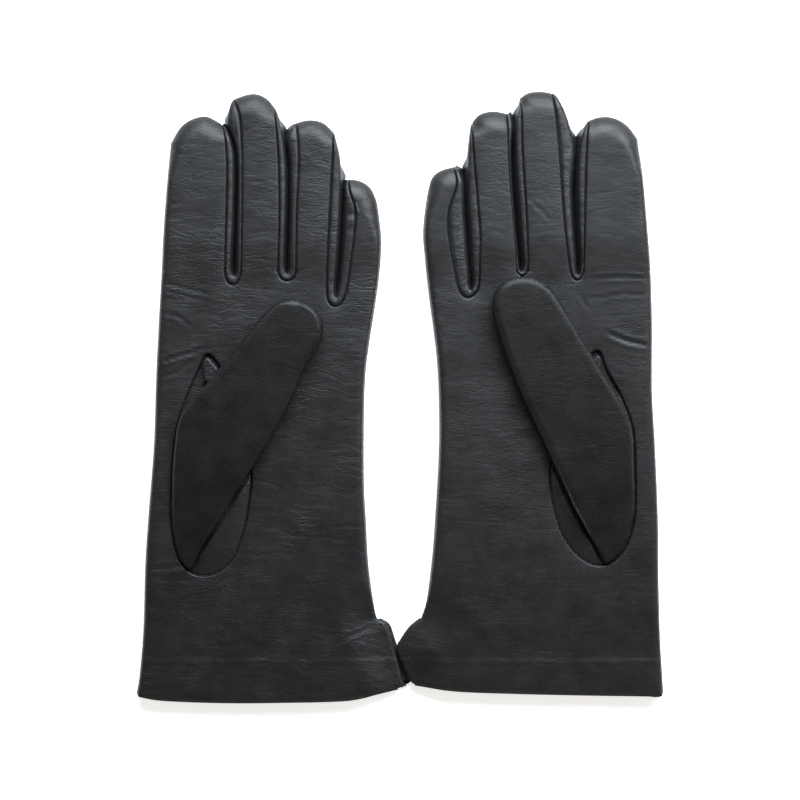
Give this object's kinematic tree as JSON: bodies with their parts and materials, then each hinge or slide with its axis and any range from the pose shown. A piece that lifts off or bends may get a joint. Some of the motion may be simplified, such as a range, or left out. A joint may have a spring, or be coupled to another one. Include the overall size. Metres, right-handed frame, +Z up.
{
  "type": "pair of leather gloves",
  "caption": "Pair of lined leather dress gloves lying palm up, with sewn finger strips, set-in thumbs and vented cuffs; fingers curl and thumbs lift.",
  "frame": {"origin": "centre of the pair's outline on the surface that the gloves lie on", "axes": "+X from the left-hand glove to the right-hand glove, +Y from the cuffs to the fingertips, +Z up through the palms, which face up"},
  "size_m": [0.2112, 0.2445, 0.0186],
  "materials": {
    "glove_leather": "fine-grained smooth leather, soft sheen",
    "strip_leather": "fine-grained smooth leather, soft sheen",
    "lining_knit": "fine brushed knit, matt",
    "sewing_thread": "twisted thread, matt"
  },
  "bodies": {
    "left_palm": {"left_trank": "glove_leather", "left_hem": "glove_leather", "left_hand_lining": "lining_knit", "left_slit_webs": "strip_leather", "left_thumb_root": "glove_leather", "left_thumb_quirk": "strip_leather", "left_vent_facing": "glove_leather", "left_side_seam": "sewing_thread", "left_oval_seam": "sewing_thread", "left_vent_stitching": "sewing_thread"},
    "left_index": {"left_index_leather": "glove_leather", "left_index_fourchettes": "strip_leather", "left_index_lining": "lining_knit", "left_index_seams": "sewing_thread"},
    "left_middle": {"left_middle_leather": "glove_leather", "left_middle_fourchettes": "strip_leather", "left_middle_lining": "lining_knit", "left_middle_seams": "sewing_thread"},
    "left_ring": {"left_ring_leather": "glove_leather", "left_ring_fourchettes": "strip_leather", "left_ring_lining": "lining_knit", "left_ring_seams": "sewing_thread"},
    "left_little": {"left_little_leather": "glove_leather", "left_little_fourchettes": "strip_leather", "left_little_lining": "lining_knit", "left_little_seams": "sewing_thread"},
    "left_thumb": {"left_thumb_leather": "glove_leather", "left_thumb_lining": "lining_knit", "left_thumb_seam": "sewing_thread"},
    "right_palm": {"right_trank": "glove_leather", "right_hem": "glove_leather", "right_hand_lining": "lining_knit", "right_slit_webs": "strip_leather", "right_thumb_root": "glove_leather", "right_thumb_quirk": "strip_leather", "right_vent_facing": "glove_leather", "right_side_seam": "sewing_thread", "right_oval_seam": "sewing_thread", "right_vent_stitching": "sewing_thread"},
    "right_index": {"right_index_leather": "glove_leather", "right_index_fourchettes": "strip_leather", "right_index_lining": "lining_knit", "right_index_seams": "sewing_thread"},
    "right_middle": {"right_middle_leather": "glove_leather", "right_middle_fourchettes": "strip_leather", "right_middle_lining": "lining_knit", "right_middle_seams": "sewing_thread"},
    "right_ring": {"right_ring_leather": "glove_leather", "right_ring_fourchettes": "strip_leather", "right_ring_lining": "lining_knit", "right_ring_seams": "sewing_thread"},
    "right_little": {"right_little_leather": "glove_leather", "right_little_fourchettes": "strip_leather", "right_little_lining": "lining_knit", "right_little_seams": "sewing_thread"},
    "right_thumb": {"right_thumb_leather": "glove_leather", "right_thumb_lining": "lining_knit", "right_thumb_seam": "sewing_thread"}
  },
  "joints": [
    {"name": "gloves_apart", "type": "slide", "parent": "left_palm", "child": "right_palm", "axis": [1, 0, 0], "range_m": [0, 0.06]},
    {"name": "left_index_curl", "type": "hinge", "parent": "left_palm", "child": "left_index", "pos_m": [-0.0813, 0.054, 0.0098], "axis": [1, 0, 0], "range_deg": [0, 80]},
    {"name": "left_middle_curl", "type": "hinge", "parent": "left_palm", "child": "left_middle", "pos_m": [-0.0556, 0.054, 0.0098], "axis": [1, 0, 0], "range_deg": [0, 80]},
    {"name": "left_ring_curl", "type": "hinge", "parent": "left_palm", "child": "left_ring", "pos_m": [-0.0347, 0.054, 0.0098], "axis": [1, 0, 0], "range_deg": [0, 80]},
    {"name": "left_little_curl", "type": "hinge", "parent": "left_palm", "child": "left_little", "pos_m": [-0.0162, 0.046, 0.0098], "axis": [1, 0, 0], "range_deg": [0, 80]},
    {"name": "right_index_curl", "type": "hinge", "parent": "right_palm", "child": "right_index", "pos_m": [0.0861, 0.054, 0.0098], "axis": [1, 0, 0], "range_deg": [0, 80]},
    {"name": "right_middle_curl", "type": "hinge", "parent": "right_palm", "child": "right_middle", "pos_m": [0.0598, 0.054, 0.0098], "axis": [1, 0, 0], "range_deg": [0, 80]},
    {"name": "right_ring_curl", "type": "hinge", "parent": "right_palm", "child": "right_ring", "pos_m": [0.0379, 0.054, 0.0098], "axis": [1, 0, 0], "range_deg": [0, 80]},
    {"name": "right_little_curl", "type": "hinge", "parent": "right_palm", "child": "right_little", "pos_m": [0.0189, 0.049, 0.0098], "axis": [1, 0, 0], "range_deg": [0, 80]},
    {"name": "left_thumb_lift", "type": "hinge", "parent": "left_palm", "child": "left_thumb", "pos_m": [-0.0916, -0.03, 0.0096], "axis": [0, -1, 0], "range_deg": [0, 75]},
    {"name": "right_thumb_lift", "type": "hinge", "parent": "right_palm", "child": "right_thumb", "pos_m": [0.0942, -0.03, 0.0096], "axis": [0, 1, 0], "range_deg": [0, 75]}
  ]
}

**Stated goal:** Return the listing above word for word.

**Result below:**
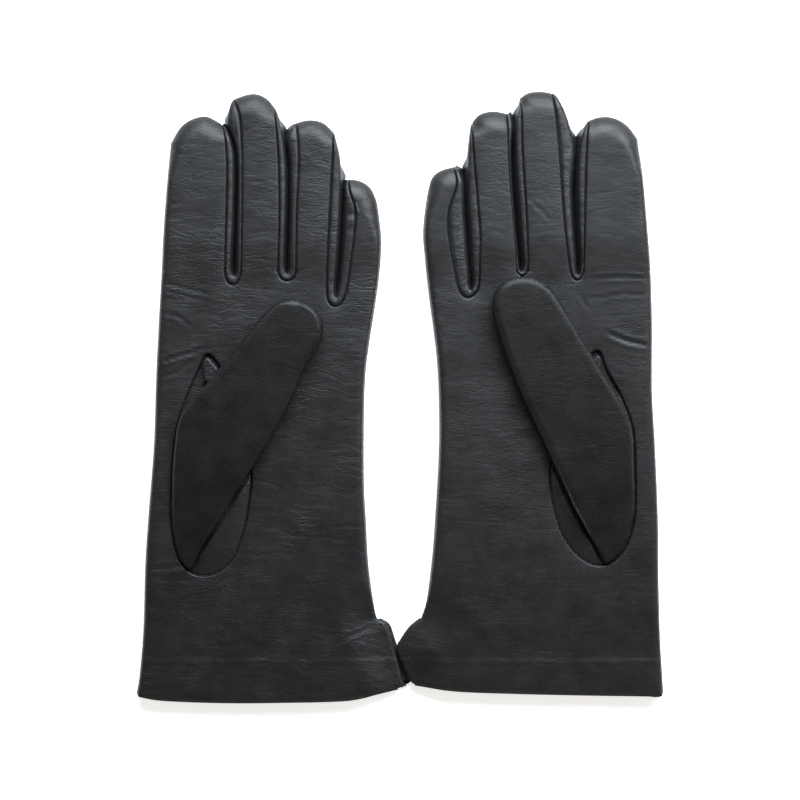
Give this object's kinematic tree as JSON: bodies with their parts and materials, then each hinge or slide with its axis and any range from the pose shown. A piece that lifts off or bends may get a joint. Some of the motion may be simplified, such as a range, or left out. A joint may have a spring, or be coupled to another one. Include the overall size. Metres, right-handed frame, +Z up.
{
  "type": "pair of leather gloves",
  "caption": "Pair of lined leather dress gloves lying palm up, with sewn finger strips, set-in thumbs and vented cuffs; fingers curl and thumbs lift.",
  "frame": {"origin": "centre of the pair's outline on the surface that the gloves lie on", "axes": "+X from the left-hand glove to the right-hand glove, +Y from the cuffs to the fingertips, +Z up through the palms, which face up"},
  "size_m": [0.2112, 0.2445, 0.0186],
  "materials": {
    "glove_leather": "fine-grained smooth leather, soft sheen",
    "strip_leather": "fine-grained smooth leather, soft sheen",
    "lining_knit": "fine brushed knit, matt",
    "sewing_thread": "twisted thread, matt"
  },
  "bodies": {
    "left_palm": {"left_trank": "glove_leather", "left_hem": "glove_leather", "left_hand_lining": "lining_knit", "left_slit_webs": "strip_leather", "left_thumb_root": "glove_leather", "left_thumb_quirk": "strip_leather", "left_vent_facing": "glove_leather", "left_side_seam": "sewing_thread", "left_oval_seam": "sewing_thread", "left_vent_stitching": "sewing_thread"},
    "left_index": {"left_index_leather": "glove_leather", "left_index_fourchettes": "strip_leather", "left_index_lining": "lining_knit", "left_index_seams": "sewing_thread"},
    "left_middle": {"left_middle_leather": "glove_leather", "left_middle_fourchettes": "strip_leather", "left_middle_lining": "lining_knit", "left_middle_seams": "sewing_thread"},
    "left_ring": {"left_ring_leather": "glove_leather", "left_ring_fourchettes": "strip_leather", "left_ring_lining": "lining_knit", "left_ring_seams": "sewing_thread"},
    "left_little": {"left_little_leather": "glove_leather", "left_little_fourchettes": "strip_leather", "left_little_lining": "lining_knit", "left_little_seams": "sewing_thread"},
    "left_thumb": {"left_thumb_leather": "glove_leather", "left_thumb_lining": "lining_knit", "left_thumb_seam": "sewing_thread"},
    "right_palm": {"right_trank": "glove_leather", "right_hem": "glove_leather", "right_hand_lining": "lining_knit", "right_slit_webs": "strip_leather", "right_thumb_root": "glove_leather", "right_thumb_quirk": "strip_leather", "right_vent_facing": "glove_leather", "right_side_seam": "sewing_thread", "right_oval_seam": "sewing_thread", "right_vent_stitching": "sewing_thread"},
    "right_index": {"right_index_leather": "glove_leather", "right_index_fourchettes": "strip_leather", "right_index_lining": "lining_knit", "right_index_seams": "sewing_thread"},
    "right_middle": {"right_middle_leather": "glove_leather", "right_middle_fourchettes": "strip_leather", "right_middle_lining": "lining_knit", "right_middle_seams": "sewing_thread"},
    "right_ring": {"right_ring_leather": "glove_leather", "right_ring_fourchettes": "strip_leather", "right_ring_lining": "lining_knit", "right_ring_seams": "sewing_thread"},
    "right_little": {"right_little_leather": "glove_leather", "right_little_fourchettes": "strip_leather", "right_little_lining": "lining_knit", "right_little_seams": "sewing_thread"},
    "right_thumb": {"right_thumb_leather": "glove_leather", "right_thumb_lining": "lining_knit", "right_thumb_seam": "sewing_thread"}
  },
  "joints": [
    {"name": "gloves_apart", "type": "slide", "parent": "left_palm", "child": "right_palm", "axis": [1, 0, 0], "range_m": [0, 0.06]},
    {"name": "left_index_curl", "type": "hinge", "parent": "left_palm", "child": "left_index", "pos_m": [-0.0813, 0.054, 0.0098], "axis": [1, 0, 0], "range_deg": [0, 80]},
    {"name": "left_middle_curl", "type": "hinge", "parent": "left_palm", "child": "left_middle", "pos_m": [-0.0556, 0.054, 0.0098], "axis": [1, 0, 0], "range_deg": [0, 80]},
    {"name": "left_ring_curl", "type": "hinge", "parent": "left_palm", "child": "left_ring", "pos_m": [-0.0347, 0.054, 0.0098], "axis": [1, 0, 0], "range_deg": [0, 80]},
    {"name": "left_little_curl", "type": "hinge", "parent": "left_palm", "child": "left_little", "pos_m": [-0.0162, 0.046, 0.0098], "axis": [1, 0, 0], "range_deg": [0, 80]},
    {"name": "right_index_curl", "type": "hinge", "parent": "right_palm", "child": "right_index", "pos_m": [0.0861, 0.054, 0.0098], "axis": [1, 0, 0], "range_deg": [0, 80]},
    {"name": "right_middle_curl", "type": "hinge", "parent": "right_palm", "child": "right_middle", "pos_m": [0.0598, 0.054, 0.0098], "axis": [1, 0, 0], "range_deg": [0, 80]},
    {"name": "right_ring_curl", "type": "hinge", "parent": "right_palm", "child": "right_ring", "pos_m": [0.0379, 0.054, 0.0098], "axis": [1, 0, 0], "range_deg": [0, 80]},
    {"name": "right_little_curl", "type": "hinge", "parent": "right_palm", "child": "right_little", "pos_m": [0.0189, 0.049, 0.0098], "axis": [1, 0, 0], "range_deg": [0, 80]},
    {"name": "left_thumb_lift", "type": "hinge", "parent": "left_palm", "child": "left_thumb", "pos_m": [-0.0916, -0.03, 0.0096], "axis": [0, -1, 0], "range_deg": [0, 75]},
    {"name": "right_thumb_lift", "type": "hinge", "parent": "right_palm", "child": "right_thumb", "pos_m": [0.0942, -0.03, 0.0096], "axis": [0, 1, 0], "range_deg": [0, 75]}
  ]
}